It’s been a long day and I’m probably not in the best state of mind to be asking this question, but have you guys solved packaging yet?
I want to ship an executable with supporting files in a compressed archive, much like the Windows exe-in-a-zip pattern. I can cross-compile a Win32 C program using MinGW that will always use baseline Win32 functionality, but if I try to build for Linux I run into the whole dependency versioning situation, specifically glibc fixing its symbol version to whichever Linux I happen to be building from at the time. But if I try to static link with musl, the expectation is that everything is static linked, including system libraries that really shouldn’t be.
AppImage is in the ballpark of what I’m looking for, and I’ve heard that Zig works as a compatibility-enhancing frontend if you’re compiling C. I’d just like something simple that runs 99% of the time for non-technical end users and isn’t bloated with dependencies I can’t keep track of. (No containers.) Is this easily achievable?
I’m curious why you would think that containers are bloat? They require virtually no resources and are built into the kernel. A container is literally just a flag that you add when you exec on an executable binary.
Containers aren’t too bad for storage from a developer’s perspective. I’m talking about the dependency versioning bullshit of flatpak and snap specifically for end users. I don’t know if AppImage technically counts as a container, but the whole point of it is to ship libraries the end user doesn’t have, which implies a fundamental flaw in the hierarchical dependency tree or distribution model - the end user should already have everything they need to run software.
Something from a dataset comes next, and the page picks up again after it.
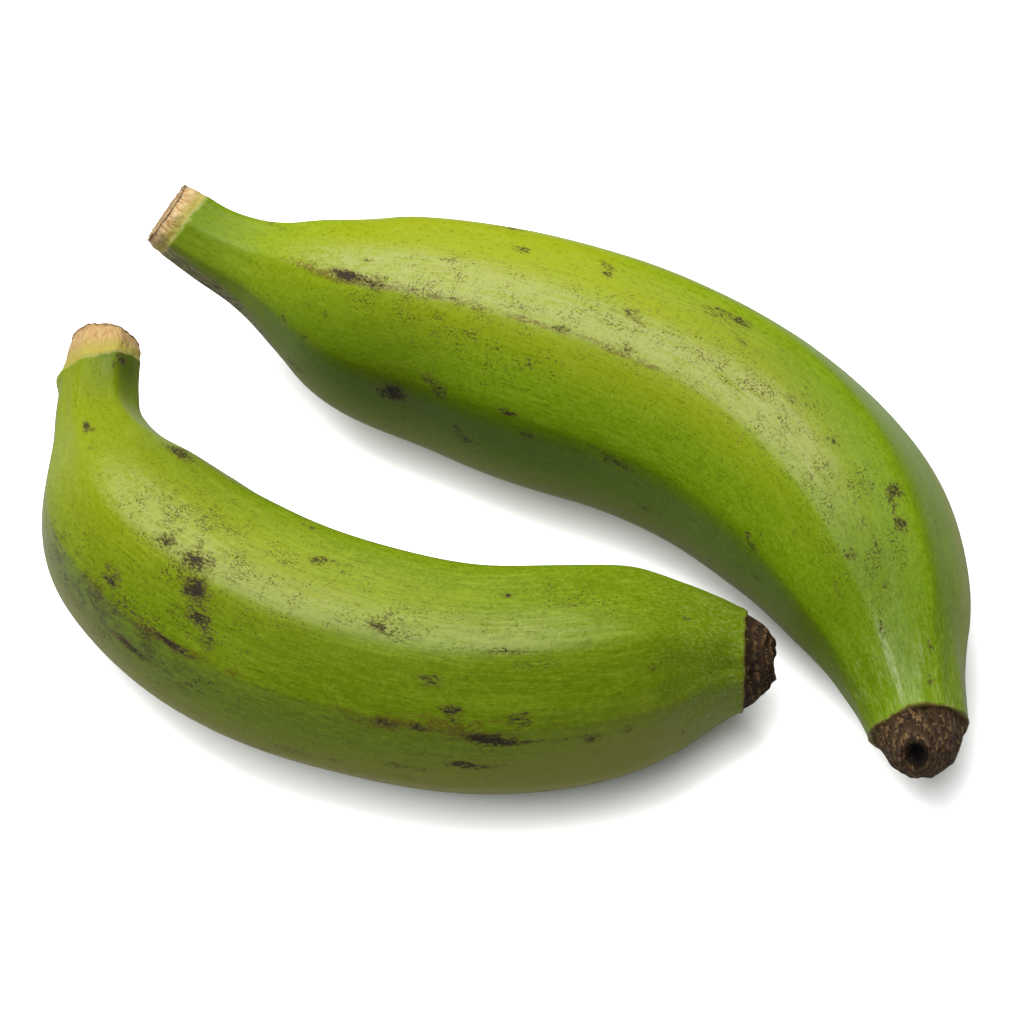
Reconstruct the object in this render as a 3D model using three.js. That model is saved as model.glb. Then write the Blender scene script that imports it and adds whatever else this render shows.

How can you guarantee that depencies are compatible across versions? That’s a fundamental point I think you are missing.
I don’t use dependencies that don’t have a history of backwards compatibility, and when I do, I ship them. It’s SOP to assume basic things like a GUI “just work”, and it’s also SOP for Ubuntu to ship non-functional programs that were broken by GTK and Qt updates. I’d rather have buggy/broken software with undefined behavior than software that just doesn’t run.
Sorry to interrupt but I want to point out that Flatpaks are not containers. It is just sandboxed with bubblewrap which isn’t the same thing. It is closer to chroot and firejail.
For desktop containers use Podman and Distrobox
Flatpak absolutely does use containers for sandboxing. Bubblewrap is wrapper for Linux namespaces. Containers is just another name for the underlying kernel technology called namespaces. Same goes for Docker, LXC, Podman, systemd-nspawn, Firejail, etc. It’s all just userland frontends for kernel namespaces.
man bwrap
, you can also use the genericunshare
to create them andnsenter
to enter those same namespaces. It’s cool technology, it’s very easy to use, a simple flag on your exec or opening of an existing fd is all that is required. I used to work on one of the many userland frontend, even have gotten a couple PRs from Jess Fraz who was one of the core Docker devs. Userns still scares the shit out of me (pretty much every single escape has come from them).Here’s a fun experiment for you: create a root fs using debootstrap and then enter it using unshare and chroot! Tada! Container!
I don’t believe a chroot is a container. You are just switching root for the process. The same thing happens when you boot with a initramfs
It also might just be a terminology difference
No a chroot is indeed not a container/namespace. I’m not sure what you’re getting at here. Flatpak isn’t a chroot and what I suggest you try isn’t either.